We arrived at the church right before the ceremony with unreadable faxed copies from the hotel since the organist wouldn’t fax the music to us in NY because of some bulls*it about long distance faxing. After telling her we just wanted to plow through the song to learn the notes - remember we’re sight reading - she stops us two pages in to give us notes about dynamics. Really? The ceremony is set to begin in 20 minutes, we don’t know the song and you’re worried that we’re not catching that decrescendo in the fifth measure? Get a grip, lady. The funny part is she kept telling us we were singing too loudly. Um, we were marking (for you vocal laymen, that means we weren't really singing out, just sort of singing under our breath so as not to tire out our voices). I’m sure her ears were bleeding during the ceremony when we actually did sing with our "real" voices. On a side note, a few guests at the church commented about how the singing could have been louder and that it was difficult to hear us at some points. I'm just saying. Anyway, her wedding … I mean, Al and Bridget’s wedding ... went fine even with little rehearsal and bland music choices. Thankfully, Al is the last cousin to get married in that church so we never have to work with this woman again (knock on wood).
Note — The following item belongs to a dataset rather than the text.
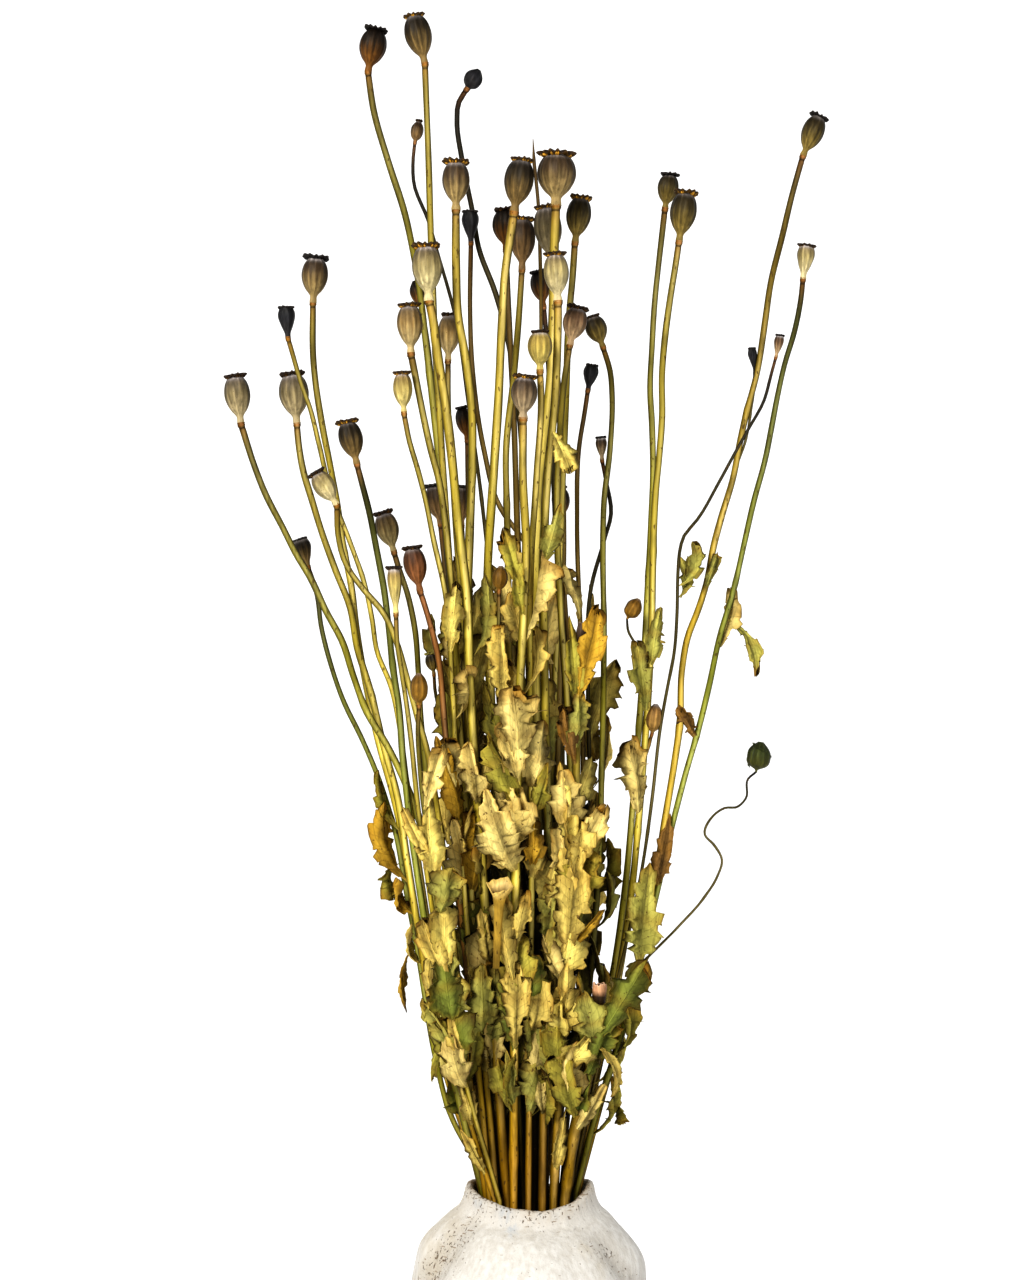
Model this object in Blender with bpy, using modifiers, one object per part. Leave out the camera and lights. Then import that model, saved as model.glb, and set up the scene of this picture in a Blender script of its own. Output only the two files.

Twenty minutes into the reception, all thoughts of the organist from hell had dissipated thanks to the soothing embrace of beloved family member, Vodka Collins. I'm embarassed to say it, but we were “that” table. You know, the rowdy drunk group everyone whispers about and leers at. Don’t judge, we had a rough day. Regardless, we had a blast with our Canadian cousins, Serena and Jonathan, who can really put 'em back.  And also our Indiana cousins, Hannah and Clara, who didn't drink at all (don't worry mamma Leslie), although they may have been privy to some mighty saucy language from the rest of the table. They're off to college soon, so I'd like to think we were just breaking them in.
My fedora was the hit of the evening, with everyone (okay, mainly the under ten set) fighting for a chance to try it on. Watch for my upcoming Fedora Series, to be published once I get the photos off Trish’s camera. And while we're on the subject of fashion, Gerry and I were disappointingly the only wedding guests to do a mid-reception outfit change. How can you attend an event and not have at least two costume changes?

Oh, and I almost forgot about the surly wedding photographer.  I don't care how good your photos are, unless you're Ansel Adams it is not appropriate to tell your clients to shut up. While trying to get a group shot of the dozens of cousins, Little Miss Surly actually said (and without irony or joking smile), "If you don't shut up, this is going to take a lot longer." Oh no she didn't. Granted, we were all very drunk and rowdy.  But it's a wedding reception, not a class photo shoot for Miss Buffy's Finishing School. After the initial shock and probably priceless shot of us all staring gaping-mouthed and wide-eyed into the camera, her comment only made us laugh louder and act even more inappropriately. That put Miss Surly-pants over the edge and she actually threatened to separate Margot and me. Seriously. It was like a real life Saturday Night Live sketch, only funny. (Note to photographer: if you want to take an organized group shot, don't wait until the end of the night after everyone's gotten plastered.) 

The highlight of the weekend? - discovering the culinary Mecca known as Portillo’s Hot Dogs. The life changing experience can best be described in three words - dipped beef sandwich. ‘Nough said?




Congratulations to Team Lucky (below). Bring me something nice from Hawaii.